• _Exercise goal_
Return every line of the material exactly.
== == ==
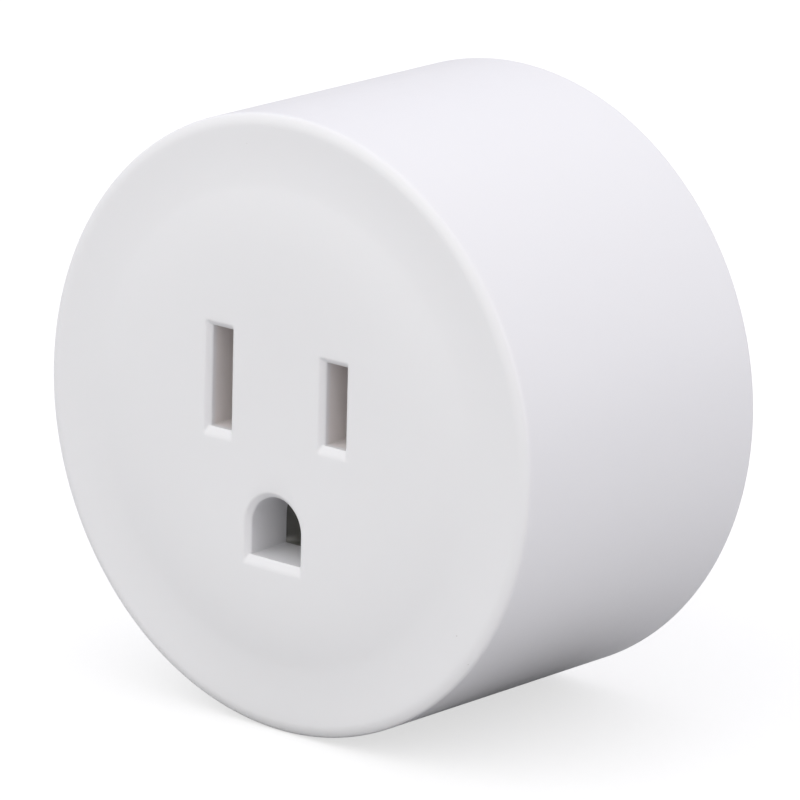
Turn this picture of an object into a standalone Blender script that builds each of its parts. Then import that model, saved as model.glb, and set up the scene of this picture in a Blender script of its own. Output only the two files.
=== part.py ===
"""Round smart plug for a three-pin 15 A wall outlet, as an assembly of its real pieces.

World frame: the wall face of the rear cover lies in the plane Y = 0 with the
origin at its centre, the blades stand out along +Y into the wall outlet, the
outlet face looks along -Y and +Z is up.

Everything is placed in the plug's own "face" coordinates and parented to one
empty that turns them into the world frame: x to the right seen from the front,
y up, z the depth measured from the wall towards the outlet face. Lengths in the
constants are millimetres.
"""

from math import cos, pi, radians, sin

import bmesh
import bpy
from mathutils import Matrix, Vector

MM = 0.001

# ---------------------------------------------------------------- dimensions
BODY_R = 26.6          # outside radius of the round body
BODY_DEPTH = 29.9      # wall face to the flat ring round the outlet face
DOME_RISE = 0.80       # centre of the face above its crease
DOME_FLAT_R = 7.0      # flat middle, which a plug's face rests on
DOME_POWER = 2.93      # how late the dome starts to fall
CREASE_R = 20.3        # circle where the dome meets the ring
RING_RISE = 0.30       # crease above the flat ring
RING_FLAT_R = 24.4     # where the ring has become flat
RIM_FILLET = 1.1
REAR_FILLET = 0.57
WALL = 1.8             # side wall
FACE_INNER_Z = 28.0    # inside of the outlet face
COLLAR_Z = 26.4        # the collars round the openings reach back to here
COLLAR_T = 1.3
SEGMENTS = 56

BLADE_SPACING = 12.7   # standard 15 A pattern
BLADE_Y = 3.1          # blade centre line above the body's axis
GROUND_DROP = 11.9     # ground pin below the blade centre line
NEUTRAL_SLOT = (2.24, 8.94)
LINE_SLOT = (2.29, 7.45)
GROUND_HOLE_W = 5.49
GROUND_FLAT = 2.79     # hole centre down to its flat
SLOT_CHAMFER = 0.48

BLADE_T = 1.5
NEUTRAL_W = 7.9
LINE_W = 6.35
BLADE_LENGTH = 17.5    # beyond the wall face
PIN_R = 2.38
PIN_LENGTH = 20.8

COVER_R = 24.4
COVER_T = 2.2
SKIRT_TOP = 5.3
GAP = 0.3              # between pieces that meet

BOARD_Z = 6.6
BOARD_T = 1.6
BOARD_R = 24.1
BOARD_TOP = BOARD_Z + BOARD_T
SEAT_Z = BOARD_TOP + GAP   # underside of what stands on the board

BOSS_POS = ((-14.5, 14.5), (14.5, 14.5), (0.0, -20.5))
BOSS_R = 2.6

CARRIER_X = 11.3
CARRIER_Y = (-14.3, 9.3)
CARRIER_Z = (12.2, 26.1)
RETAINER_Z = (10.3, 11.9)

BUTTON_Z = 13.5        # depth of the button's axis
BUTTON_R = 3.5
BUTTON_TRAVEL = 0.3
LIGHT_ANGLE = 160.0    # round the body, from +x

RELAY_X = 9.2
RELAY_Y = (10.6, 20.8)
RELAY_TOP = 24.1
HINGE_X = -7.7
HINGE_Z = 21.8

GROUND_Y = BLADE_Y - GROUND_DROP
HALF = BLADE_SPACING / 2
INNER_R = BODY_R - WALL


# ---------------------------------------------------------------- scene
for old in list(bpy.data.objects):
    bpy.data.objects.remove(old, do_unlink=True)

scene = bpy.context.scene
parts = bpy.data.collections.new("smart_plug")
cutters = bpy.data.collections.new("smart_plug_cutters")
scene.collection.children.link(parts)
scene.collection.children.link(cutters)

face_frame = bpy.data.objects.new("face_frame", None)
face_frame.rotation_euler = (pi / 2, 0, 0)
parts.objects.link(face_frame)


def material(name, colour, roughness, metallic=0.0):
    mat = bpy.data.materials.new(name)
    mat.use_nodes = True
    shader = mat.node_tree.nodes["Principled BSDF"]
    shader.inputs["Base Color"].default_value = (*colour, 1)
    shader.inputs["Roughness"].default_value = roughness
    shader.inputs["Metallic"].default_value = metallic
    mat.diffuse_color = (*colour, 1)
    return mat


WHITE = material("white_plastic", (0.87, 0.87, 0.89), 0.45)
INSULATOR = material("insulator_plastic", (0.55, 0.54, 0.5), 0.5)
BLACK = material("black_plastic", (0.03, 0.03, 0.035), 0.5)
RELAY_CASE = material("relay_plastic", (0.05, 0.16, 0.36), 0.4)
BOBBIN = material("bobbin_plastic", (0.75, 0.73, 0.66), 0.5)
FIBREGLASS = material("circuit_board", (0.03, 0.2, 0.1), 0.5)
NICKEL = material("nickel_brass", (0.72, 0.69, 0.62), 0.28, 1.0)
BRASS = material("brass", (0.78, 0.57, 0.26), 0.3, 1.0)
COPPER = material("copper_wire", (0.72, 0.33, 0.16), 0.35, 1.0)
IRON = material("soft_iron", (0.45, 0.45, 0.46), 0.4, 1.0)
STEEL = material("zinc_steel", (0.62, 0.63, 0.65), 0.35, 1.0)
SLEEVE = material("capacitor_sleeve", (0.06, 0.06, 0.09), 0.35)
CERAMIC = material("blue_ceramic", (0.08, 0.25, 0.6), 0.4)
BEIGE = material("fuse_coating", (0.55, 0.45, 0.33), 0.5)
CLEAR = material("clear_plastic", (0.9, 0.92, 0.95), 0.1)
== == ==
• _Reply_
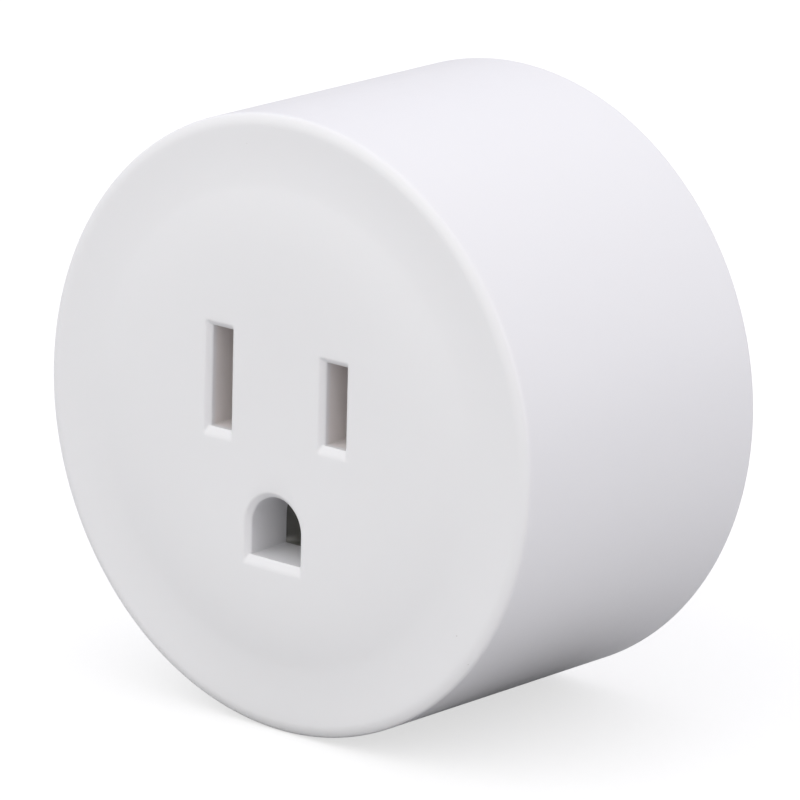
Turn this picture of an object into a standalone Blender script that builds each of its parts. Then import that model, saved as model.glb, and set up the scene of this picture in a Blender script of its own. Output only the two files.
=== part.py ===
"""Round smart plug for a three-pin 15 A wall outlet, as an assembly of its real pieces.

World frame: the wall face of the rear cover lies in the plane Y = 0 with the
origin at its centre, the blades stand out along +Y into the wall outlet, the
outlet face looks along -Y and +Z is up.

Everything is placed in the plug's own "face" coordinates and parented to one
empty that turns them into the world frame: x to the right seen from the front,
y up, z the depth measured from the wall towards the outlet face. Lengths in the
constants are millimetres.
"""

from math import cos, pi, radians, sin

import bmesh
import bpy
from mathutils import Matrix, Vector

MM = 0.001

# ---------------------------------------------------------------- dimensions
BODY_R = 26.6          # outside radius of the round body
BODY_DEPTH = 29.9      # wall face to the flat ring round the outlet face
DOME_RISE = 0.80       # centre of the face above its crease
DOME_FLAT_R = 7.0      # flat middle, which a plug's face rests on
DOME_POWER = 2.93      # how late the dome starts to fall
CREASE_R = 20.3        # circle where the dome meets the ring
RING_RISE = 0.30       # crease above the flat ring
RING_FLAT_R = 24.4     # where the ring has become flat
RIM_FILLET = 1.1
REAR_FILLET = 0.57
WALL = 1.8             # side wall
FACE_INNER_Z = 28.0    # inside of the outlet face
COLLAR_Z = 26.4        # the collars round the openings reach back to here
COLLAR_T = 1.3
SEGMENTS = 56

BLADE_SPACING = 12.7   # standard 15 A pattern
BLADE_Y = 3.1          # blade centre line above the body's axis
GROUND_DROP = 11.9     # ground pin below the blade centre line
NEUTRAL_SLOT = (2.24, 8.94)
LINE_SLOT = (2.29, 7.45)
GROUND_HOLE_W = 5.49
GROUND_FLAT = 2.79     # hole centre down to its flat
SLOT_CHAMFER = 0.48

BLADE_T = 1.5
NEUTRAL_W = 7.9
LINE_W = 6.35
BLADE_LENGTH = 17.5    # beyond the wall face
PIN_R = 2.38
PIN_LENGTH = 20.8

COVER_R = 24.4
COVER_T = 2.2
SKIRT_TOP = 5.3
GAP = 0.3              # between pieces that meet

BOARD_Z = 6.6
BOARD_T = 1.6
BOARD_R = 24.1
BOARD_TOP = BOARD_Z + BOARD_T
SEAT_Z = BOARD_TOP + GAP   # underside of what stands on the board

BOSS_POS = ((-14.5, 14.5), (14.5, 14.5), (0.0, -20.5))
BOSS_R = 2.6

CARRIER_X = 11.3
CARRIER_Y = (-14.3, 9.3)
CARRIER_Z = (12.2, 26.1)
RETAINER_Z = (10.3, 11.9)

BUTTON_Z = 13.5        # depth of the button's axis
BUTTON_R = 3.5
BUTTON_TRAVEL = 0.3
LIGHT_ANGLE = 160.0    # round the body, from +x

RELAY_X = 9.2
RELAY_Y = (10.6, 20.8)
RELAY_TOP = 24.1
HINGE_X = -7.7
HINGE_Z = 21.8

GROUND_Y = BLADE_Y - GROUND_DROP
HALF = BLADE_SPACING / 2
INNER_R = BODY_R - WALL


# ---------------------------------------------------------------- scene
for old in list(bpy.data.objects):
    bpy.data.objects.remove(old, do_unlink=True)

scene = bpy.context.scene
parts = bpy.data.collections.new("smart_plug")
cutters = bpy.data.collections.new("smart_plug_cutters")
scene.collection.children.link(parts)
scene.collection.children.link(cutters)

face_frame = bpy.data.objects.new("face_frame", None)
face_frame.rotation_euler = (pi / 2, 0, 0)
parts.objects.link(face_frame)


def material(name, colour, roughness, metallic=0.0):
    mat = bpy.data.materials.new(name)
    mat.use_nodes = True
    shader = mat.node_tree.nodes["Principled BSDF"]
    shader.inputs["Base Color"].default_value = (*colour, 1)
    shader.inputs["Roughness"].default_value = roughness
    shader.inputs["Metallic"].default_value = metallic
    mat.diffuse_color = (*colour, 1)
    return mat


WHITE = material("white_plastic", (0.87, 0.87, 0.89), 0.45)
INSULATOR = material("insulator_plastic", (0.55, 0.54, 0.5), 0.5)
BLACK = material("black_plastic", (0.03, 0.03, 0.035), 0.5)
RELAY_CASE = material("relay_plastic", (0.05, 0.16, 0.36), 0.4)
BOBBIN = material("bobbin_plastic", (0.75, 0.73, 0.66), 0.5)
FIBREGLASS = material("circuit_board", (0.03, 0.2, 0.1), 0.5)
NICKEL = material("nickel_brass", (0.72, 0.69, 0.62), 0.28, 1.0)
BRASS = material("brass", (0.78, 0.57, 0.26), 0.3, 1.0)
COPPER = material("copper_wire", (0.72, 0.33, 0.16), 0.35, 1.0)
IRON = material("soft_iron", (0.45, 0.45, 0.46), 0.4, 1.0)
STEEL = material("zinc_steel", (0.62, 0.63, 0.65), 0.35, 1.0)
SLEEVE = material("capacitor_sleeve", (0.06, 0.06, 0.09), 0.35)
CERAMIC = material("blue_ceramic", (0.08, 0.25, 0.6), 0.4)
BEIGE = material("fuse_coating", (0.55, 0.45, 0.33), 0.5)
CLEAR = material("clear_plastic", (0.9, 0.92, 0.95), 0.1)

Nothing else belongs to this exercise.